Взяли с собой и книги. Г-н де К. охотно увез бы в Мон-Нуар стоявший в библиотеке громадный стол, на котором стопками лежали книги его любимых авторов и любимых авторов матери Маргерит (так он отныне называл покойную). Но потом передумал: стол оказался слишком тяжелым, для его транспортировки пришлось бы прибегнуть к услугам профессионалов. То же касалось и Минервы, которая, как всегда равнодушная к сделкам по покупке и продаже, в конце концов осталась на своей зеленой мраморной подставке там, где стояла.
Перед отъездом г-н де К. нанес еще один визит. Он направился к антиквару, у которого Фернанда купила кое-какие украшения, и вернул ему то, что она взяла на время посмотреть, подойдет ли оно ей. Антиквар, старый еврей с тонкими чертами кроткого лица, отличался хорошим вкусом; г-н де К., который уже и раньше несколько раз встречался со стариком, с удовольствием перекидывался с ним словечком-другим. Возможно, то был единственный человек, с которым за все время пребывания в Брюсселе г-ну де К. было приятно беседовать. Антиквар обратил внимание на траурную одежду своего клиента, деликатно осведомился о причине. Г-н де К. рассказал ему о том, что произошло.

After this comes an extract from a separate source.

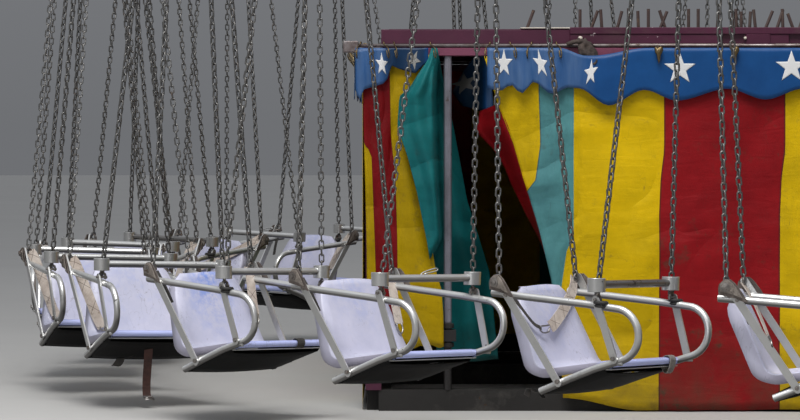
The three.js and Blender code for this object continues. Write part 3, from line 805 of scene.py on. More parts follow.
def star_on(shape, surface, middle_x, middle_z, radius, squeeze=1.0, turn=0.0, shear=0.0):
    """A five-pointed star cut from thin cloth, following the valance; surface gives the place for x and z."""
    corners = []
    for k in range(10):
        reach = radius if k % 2 == 0 else radius * star_waist
        angle = math.pi / 2 + k * math.pi / 5 + turn
        corners.append(Vector((math.cos(angle) * reach, math.sin(angle) * reach)))
    steps = 5  # triangles along each cut, so that the star bends with the cloth
    for a, b in zip(corners, corners[1:] + corners[:1]):
        rows = []
        for j in range(steps + 1):
            row = []
            for i in range(j + 1):
                flat = (a * (j - i) + b * i) / steps
                x = middle_x + (flat.x + shear * flat.y) * squeeze
                row.append(shape.verts.new(surface(x, middle_z + flat.y)))
            rows.append(row)
        for j in range(steps):
            for i in range(j + 1):
                shape.faces.new((rows[j][i], rows[j + 1][i], rows[j + 1][i + 1]))
                if i < j:
                    shape.faces.new((rows[j][i], rows[j + 1][i + 1], rows[j][i + 1]))


def hang_valance(name, start, end, top, bottom, offset, place, stars, columns):
    """One valance with its stars. top, bottom and offset are functions of the place along the wall."""
    def surface(x, z, lift=0.0):
        return place @ Vector((x, -(offset(x, z) + lift), z))

    def point(s, t):
        x = start + (end - start) * s
        return surface(x, top(x) + (bottom(x) - top(x)) * t)

    shape = bmesh.new()
    cloth_grid(shape, columns, 10, point, lambda s, t: (start + (end - start) * s, 0.2 - 0.2 * t))
    sewn = bmesh.new()
    for star in stars:
        star_on(sewn, lambda x, z: surface(x, z, star_lift), *star)
    bmesh.ops.remove_doubles(sewn, verts=sewn.verts, dist=0.0001)
    mesh = mesh_of(name + "_stars", sewn)
    star_piece = add_piece(name + "_stars", mesh, star_white, "base", smooth=True)
    thicken(star_piece, 0.0012)
    cut_and_hang(name, shape, valance_blue)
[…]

— А ребенок? — спросил старый еврей, выразив положенные соболезнования.
— Ребенок жив.
— Печально, — мягко сказал старик. Г-н де К. с ним согласился.
— Да, — повторил он. — Печально.
Я не согласна с утверждением, которое часто подразумевается само собой, а именно, будто ранняя потеря матери — для ребенка всегда катастрофа или будто осиротевший ребенок всю жизнь тоскует по отсутствующей матери. По крайней мере со мной все было по-другому. До моего семилетнего возраста Барбара не просто заменяла мне мать; она стала мне самой настоящей матерью, и, как мы увидим дальше, моим первым потрясением была не смерть Фернанды, а отъезд Барбары. Потом или даже одновременно с этим любовницы отца или те, что были ему вроде любовниц, а впоследствии его третья жена дали мне с лихвой почувствовать, что такое взаимоотношения дочери с матерью: тут было все: и радость оттого, что тебя балуют, и горе, когда тебе этого недостает, и желание, пока еще смутное, ответить привязанностью на привязанность, и восхищение хорошенькой женщиной, по крайней мере в одном случае, а в другом — любовь и уважение и слегка досадливая симпатия к той, кто при своей доброте не отличается большим умом.